Abstract

Abstract Titanium and its alloys have found wide application in the aerospace, biomedical and automotive industries owing to their good strength-to-weight ratio and high corrosion resistance. However, these alloys have very poor machinability, which is attributed to their inherent high strength maintained at elevated temperature and low thermal conductivity leading to high cutting temperatures. Chips formed are serrated in nature as a result of a cycle of compression and adiabatic plastic shear phases in the chip formation process, causing high fluctuations of cutting force acting over a small chip tool contact area (about one-third that in the case of steel).

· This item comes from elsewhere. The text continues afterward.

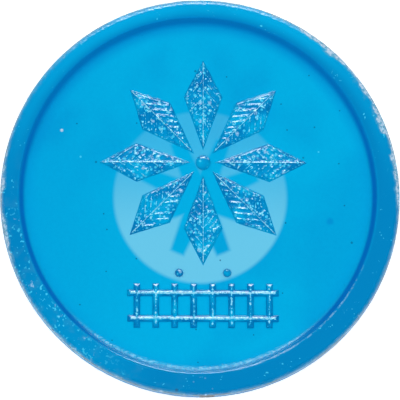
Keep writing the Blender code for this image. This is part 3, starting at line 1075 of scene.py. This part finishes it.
class TOKEN_OT_stage(bpy.types.Operator):
    """Sets up the plain floor, the soft studio light and the camera"""

    bl_idname = "transit_token.make_stage"
    bl_label = "Make stage"

    def execute(self, context):
        stage = context.scene.token_stage
        self.make_floor(stage)
        self.make_light(context.scene, stage)
        self.make_camera(context.scene, stage)
        context.scene.view_settings.view_transform = "Standard"
        return {"FINISHED"}

    def make_floor(self, stage):
        bm = bmesh.new()
        bmesh.ops.create_grid(bm, x_segments=1, y_segments=1, size=FLOOR_HALF)
        mesh = bpy.data.meshes.new("stage_floor")
        bm.to_mesh(mesh)
        bm.free()
        material = bpy.data.materials.new("stage_floor")
        material.use_nodes = True
        shader = material.node_tree.nodes["Principled BSDF"]
        shader.inputs["Base Color"].default_value = (0.94, 0.94, 0.94, 1.0)
        shader.inputs["Roughness"].default_value = 0.9
        shader.inputs["Specular IOR Level"].default_value = 0.0
        shader.inputs["Emission Color"].default_value = (1.0, 1.0, 1.0, 1.0)
        shader.inputs["Emission Strength"].default_value = stage.floor_glow
        mesh.materials.append(material)
        floor = bpy.data.objects.new("stage_floor", mesh)
        bpy.context.scene.collection.objects.link(floor)

    def make_light(self, scene, stage):
        world = bpy.data.worlds.new("stage_world")
        scene.world = world
        world.use_nodes = True
        background = world.node_tree.nodes["Background"]
        background.inputs["Color"].default_value = (1.0, 1.0, 1.0, 1.0)
        background.inputs["Strength"].default_value = 1.0
        world.cycles_visibility.glossy = False
        world.cycles_visibility.diffuse = False
        fill = soft_box("fill_box", FILL_PLACE, FILL_SIDE, FILL_SIDE, stage.fill_power)
        fill.visible_glossy = False
        fill.data.cycles.use_multiple_importance_sampling = False
        place = Vector((0.0, math.cos(stage.glint_height), math.sin(stage.glint_height))) * GLINT_AWAY
        glint = soft_box("glint_box", place, *GLINT_SIZE, stage.glint_power)
        glint.visible_diffuse = False

    def make_camera(self, scene, stage):
        camera = bpy.data.cameras.new("camera")
        camera.lens = stage.lens
        camera.clip_start = 0.005
        camera.clip_end = 20.0
        view = bpy.data.objects.new("camera", camera)
        scene.collection.objects.link(view)
        lean = Vector((-math.sin(stage.lean_turn), -math.cos(stage.lean_turn), 0.0))
        ahead = -(lean * math.sin(stage.tilt) + Vector((0.0, 0.0, math.cos(stage.tilt))))
        right = ahead.cross(Vector((0.0, 1.0, 0.0))).normalized()
        up = right.cross(ahead)
        width = 2 * TOKEN_RADIUS * stage.margin
        away = width * stage.lens / camera.sensor_width
        middle = Vector((0.0, 0.0, TOKEN_THICKNESS / 2))
        target = middle - right * stage.aim_left - up * stage.aim_down
        turn = Matrix((right, up, -ahead)).transposed().to_4x4()
        view.matrix_world = Matrix.Translation(target - ahead * away) @ turn
        scene.camera = view


# ---------------------------------------------------------------- panel and run


class TOKEN_PT_panel(bpy.types.Panel):
    """Lists the steps that build the token's look"""

    bl_idname = "TOKEN_PT_panel"
    bl_label = "Transit Token"
    bl_space_type = "VIEW_3D"
    bl_region_type = "UI"
    bl_category = "Token"

    def draw(self, context):
        for operator in OPERATORS:
            self.layout.operator(operator.bl_idname)


OPERATORS = (TOKEN_OT_rim, TOKEN_OT_field, TOKEN_OT_rosette, TOKEN_OT_track, TOKEN_OT_stage)
SETTINGS = {
    "token_body": TokenBodySettings,
    "token_relief": TokenReliefSettings,
    "token_colours": TokenColourSettings,
    "token_stage": TokenStageSettings,
}
CLASSES = (*SETTINGS.values(), *OPERATORS, TOKEN_PT_panel)


def register():
    for cls in CLASSES:
        bpy.utils.register_class(cls)
    for name, group in SETTINGS.items():
        setattr(bpy.types.Scene, name, PointerProperty(type=group))


def unregister():
    for name in SETTINGS:
        delattr(bpy.types.Scene, name)
    for cls in reversed(CLASSES):
        bpy.utils.unregister_class(cls)


def main():
    register()
    bpy.ops.transit_token.make_stage()
    bpy.ops.transit_token.make_rim()
    bpy.ops.transit_token.make_field()
    bpy.ops.transit_token.make_rosette()
    bpy.ops.transit_token.make_track()


if __name__ == "__main__":
    main()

High chemical reactivity of titanium at high-elevated temperatures, especially with titanium-based tools or coatings limits their application during machining. So the strategy of titanium machining is to use tools which show less reactivity, has higher thermal conductivity to increase the chip–tool contact length and effectively take away the generated heat and to use tougher and harder tools grades which could withstand the dynamic action of the cutting force. The recommended tools for many years had been the uncoated tungsten carbide grade K. But these tools cannot be used at high cutting speed since they too fail due to dynamic normal component of cutting force that acts on the very small contact area of the tool and high cutting temperature, leading to intensive diffusion and superficial plastic deformation, causing catastrophic failure of the tool. In this work, the effectiveness of polycrystalline diamond inserts (PCD) has been compared to that of uncoated tungsten carbide–cobalt inserts in machining titanium alloy Ti–6Al–4V. The comparison has been made with respect to the applicable cutting speed ranges, metal removal per tool life and tool wear rates, tool wear morphology, surface finish, chip segmentation and chatter phenomena.